Splash carefully three or four beakers of water over the body to wet it
Place one cup of water in the small bowl to wet your face cloth and to soap it up.
Soap your wet body with the soap and face cloth.Do not place soap or face cloth in bucket of water or it will become all soapy.
Scoop out water with your plastic beaker from the bucket to rinse off soap your body.
Hey presto - one shower (or as we called it bucket bath) with 5 litres of water which when you are drawing it all out of a deep well is all you want to use!
I still remember the communal showers with horror from school - games teacher was a little too interested! We were in, out and dried at sonic speed. Proper games lessons and time to shower should be part of the school day.
Nobody ever used the communal showers at my school (partially because they were disgusting, partially because they were communal). I think if they were in cubicles they'd get more use, but I think the real reason I never got into fitness when I was at school was because of the way it was taught -- Don't know about you but my school PE teachers always payed more attention to the kids that were good at sport in the first place and not on the kids that obviously needed a positive induction (such as myself). Sport lessons rapidly became about not being good enough and I don't think that's a good atmosphere for anyone, especially kids in their early teens.
I think that having shower facilities available would be a serious bonus for both children in school AND adults. I know that the occasional enlightened employer has a shower around the office building somewhere - they are usually the same employers that provide gyms in the first place - but most don't. Understanding that it is a career-limiting move to show up to work in sweaty lycra with soaked hair and smelling like gym socks has definitely kept a lot of busy adults I know from exercising before/on the way to work.
It's a shame, since encouraging people to bike/run/walk to work would also help with traffic problems.
Communal showers for kids going through big body changes and at a time when being the same as everyone else was a case of live or die, massive no on the sharing showers!
I had 2 gay pe teachers which did nothing to assure the girls they weren't perving, they were just checking we showered.
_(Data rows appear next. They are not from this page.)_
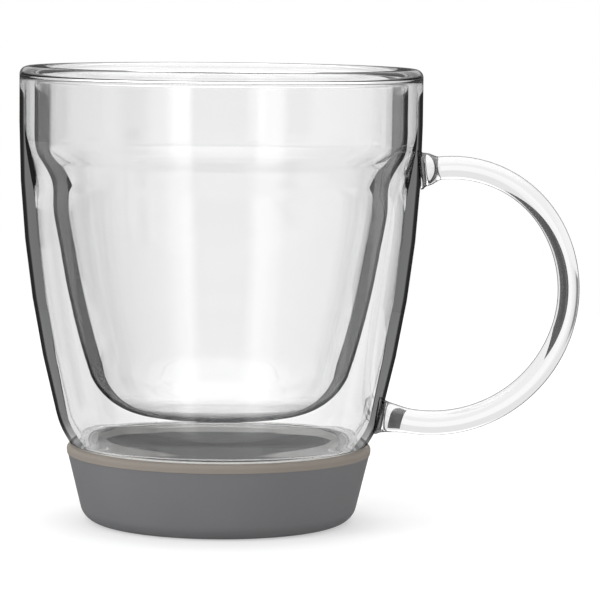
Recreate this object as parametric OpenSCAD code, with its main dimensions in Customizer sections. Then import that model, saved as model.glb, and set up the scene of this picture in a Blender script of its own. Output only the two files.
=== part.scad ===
// Double walled glass cup with a drawn rod handle and a soft silicone boot.
// Two blown walls are fused together at the rim, with still air between them:
// the drink touches only the liner, and the hand only the outer shell.
// Z is up, the origin is the middle of the boot's underside, and the handle
// points along +X.

/* [Outer shell] */
// Widest outside diameter of the glass
body_d = 94; // [78:0.5:112]
// Height from the table to the top of the rim
cup_h = 106.5; // [88:0.5:128]
// Height of the straight side, from the rim's top down to the belly
straight_h = 15.5; // [12:0.5:20]
// Height over which the wall thickens below the straight side
thick_run = 17; // [12:0.5:22]
// How far the belly draws in from the straight side to the shoulder
shoulder_in = 10; // [8:0.1:12]
// Height of the shoulder above the boot's lip
shoulder_rise = 4.6; // [4:0.1:5.6]
// Wall of the shell over its belly
shell_wall = 3; // [2.2:0.1:3.6]
// Wall of the shell near the rim, where the glass is drawn thin
lip_wall = 1.2; // [0.9:0.1:1.8]

/* [Glass foot] */
// How far the shell draws in below its shoulder, to the edge of its ledge
ledge_in = 2; // [1.6:0.1:2.4]
// How much the ledge over the boot rises towards its edge
ledge_rise = 0.2; // [0.1:0.05:0.3]
// Thickness of the glass at the ledge's edge
ledge_wall = 1.9; // [1.6:0.1:2.4]
// Width of the ledge, from its edge in to the neck that stands in the boot
neck_in = 4; // [3.4:0.1:4.6]
// How far the shelf inside falls from the wall of the shell to the well
shelf_fall = 1.6; // [1.2:0.1:1.8]
// How far the foot tapers in from the neck to its heel
foot_in = 2.1; // [1.5:0.1:3]
// Wall of the foot
foot_wall = 2.4; // [1.8:0.1:2.8]
// Diameter of the vent hole in the foot's floor
vent_d = 3; // [2:0.1:4]
// Diameter of the melted button that closes the vent
vent_button_d = 8; // [6:0.2:10]
// Height of the melted button
vent_button_h = 1.4; // [0.8:0.1:1.7]

/* [Liner] */
// Air gap between the two walls below the rim
air_gap = 2.3; // [1.8:0.1:3]
// Wall of the liner's side
liner_wall = 3.3; // [2.4:0.1:3.9]
// Wall of the liner's floor, where the glass is blown thinnest
bowl_wall = 1.5; // [1.2:0.1:2.4]
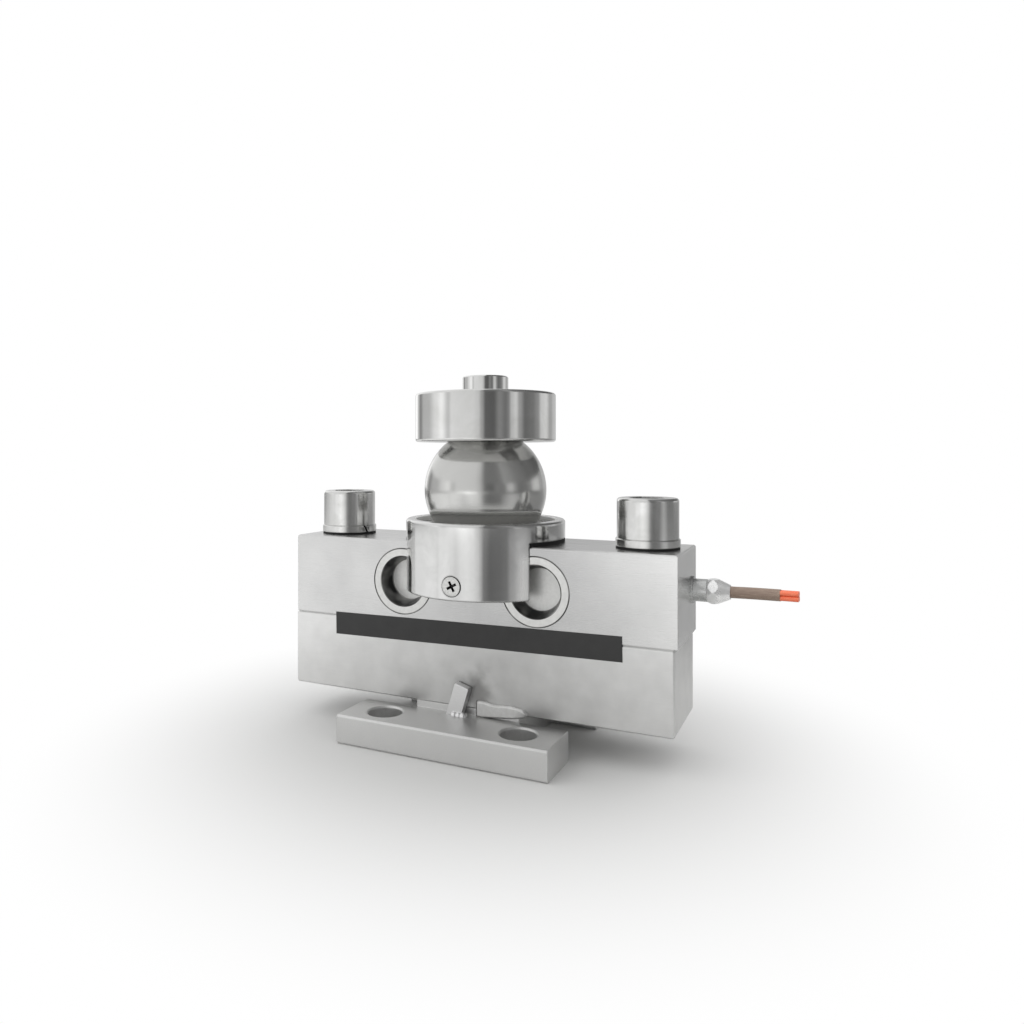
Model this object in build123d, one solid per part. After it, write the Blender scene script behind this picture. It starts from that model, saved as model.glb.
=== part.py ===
from build123d import *
import math
import os

# Double ended shear beam load cell on a bolted base block and a welded foot, with a ball
# and an upper cup on top. Millimetres. The origin is at the middle of the foot's underside,
# +Z points up, +X runs along the beam to the cable end, and -Y is the labelled front.

# Foot: two cross bars joined by a web that rises above them as a pad
bar_length = 114.0
bar_depth = 31.0
bar_height = 15.0
bar_shift = -2.5
bar_edge = 0.9
pad_length = 58.0
pad_inset = 0.5
pad_rise = 3.5
notch_radius = 3.0
foot_hole_radius = 9.0
foot_hole_spacing = 74.0
foot_hole_edge = 15.5
hole_chamfer = 0.8

# Stop lug: a leaning square bar welded to the front cross bar
lug_width = 8.0
lug_depth = 4.6
lug_height = 15.6
lug_lean = 17.0
lug_x = -5.1
lug_gap = 0.3
lug_edge = 0.4
bead_radius = 2.3
bead_places = [0.6, 3.2, 5.6]
bead_back = 0.4

# Weld runs that join the pad to the base: upper and lower outline from the run's start, over the bars
weld_start = 6.0
weld_crest = [(0.0, 8.1), (5.5, 8.2), (10.6, 7.5), (17.0, 8.0), (23.0, 7.5), (27.0, 6.2), (28.1, 4.8)]
weld_foot = [(26.5, 3.0), (20.0, 1.5), (4.0, 0.0), (0.0, 0.0)]
weld_depth = 1.8

# Base block under the beam
base_height = 40.5
base_overhang = 0.7
base_setback = 1.4
block_edge = 0.7
base_corner = 1.4
relief_length = 130.0
relief_depth = 1.5
thread_depth = 36.0
thread_gap = 0.1

# Load cell beam
beam_length = 213.0
beam_depth = 50.0
beam_height = 44.0
bolt_end_distance = 19.0
bolt_hole_gap = 0.5

# Gauge pockets, front and rear, left and right of the ball
pocket_x = 37.5
pocket_radius = 15.6
web_thickness = 10.0
link_hole_radius = 1.25
link_hole_x = 12.0

# Sealing cups welded into the pocket mouths
flange_radius = 17.5
flange_thickness = 0.8
flange_gap = 0.2
mouth_radius = 13.2
floor_radius = 10.7
cup_depth = 9.0
cup_wall = 0.6

# Strain gauges and terminal board on the webs
gauge_size = 9.0
gauge_thickness = 0.3
grid_length = 6.0
grid_width = 0.5
grid_lines = 5
tab_size = 1.4
tab_inset = 0.2
board_length = 10.0
board_width = 4.0
board_thickness = 1.0
board_rise = 11.6
post_radius = 0.5
post_height = 1.2
post_count = 4

# Clamping bolts, lock washers and seal rings
bolt_radius = 10.0
bolt_length = 80.0
head_radius = 15.0
head_height = 20.0
head_round = 1.6
socket_flats = 17.0
socket_depth = 10.0
point_chamfer = 1.5
washer_radius = 15.7
washer_bore_gap = 0.25
washer_thickness = 4.0
washer_edge = 0.35
washer_split = 1.4
washer_split_lean = 25.0
washer_split_turn = {"left": -20.0, "right": 130.0}
seal_radius = 15.5
seal_thickness = 0.9

# Saddle that straddles the beam and holds the ball sideways
saddle_radius = 43.0
collar_height = 9.6
saddle_round = 1.6
saddle_bore = 30.8
recess_radius = 37.8
recess_depth = 6.0
recess_chamfer = 0.5
skirt_drop = 26.7
skirt_gap = 0.3
skirt_edge = 0.5
gasket_thickness = 2.0
gasket_inset = 0.1

# Rubber dust ring that lies in the saddle's recess round the ball
dust_ring_height = 3.0
dust_ring_gap = 0.2

# Cross recess screws through the skirts
screw_radius = 3.0
screw_drop = 19.5
screw_head_radius = 5.2
screw_head_height = 3.0
screw_sink = 0.4
screw_length = 27.0
screw_gap = 0.15
cross_length = 5.6
cross_width = 1.3
cross_depth = 2.0
cross_turn = 28.0

# Ball and upper cup
ball_radius = 33.0
ball_rise = 27.1
seat_gap = 0.05
cup_lift = 25.9
cup_radius = 38.0
cup_height = 26.0
cup_round = 1.4
boss_radius = 12.5
boss_height = 9.4
boss_chamfer = 0.6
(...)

No offence intended
We had a small number of showers in our school but nobody used them since there were only around 4 cubicles, not nearly enough for everyone to have a shower. There also never seemed to be much time to get changed before our next class so it was just a quick spray of deodorant and off we went. I don't particularly remember caring that much or it being a problem but I was pretty tomboyish and wasn't caring about my hair being straight!
As for the workplace, I know its more common for employers to install a shower now but we don't have any at my work I still manage to get round it by using the showers at the local swimming pool or I get the bus into work and run home. I think there's always a way to incorporate exercise into your day if you make that extra effort.
At my school there were showers but I never saw them being used - partly because the PE teachers would wait until there was barely even enough time to change back into uniform before wrapping up the lesson! I had first-period PE two days a week in year ten... it was completely horrible having to sit in lessons after that.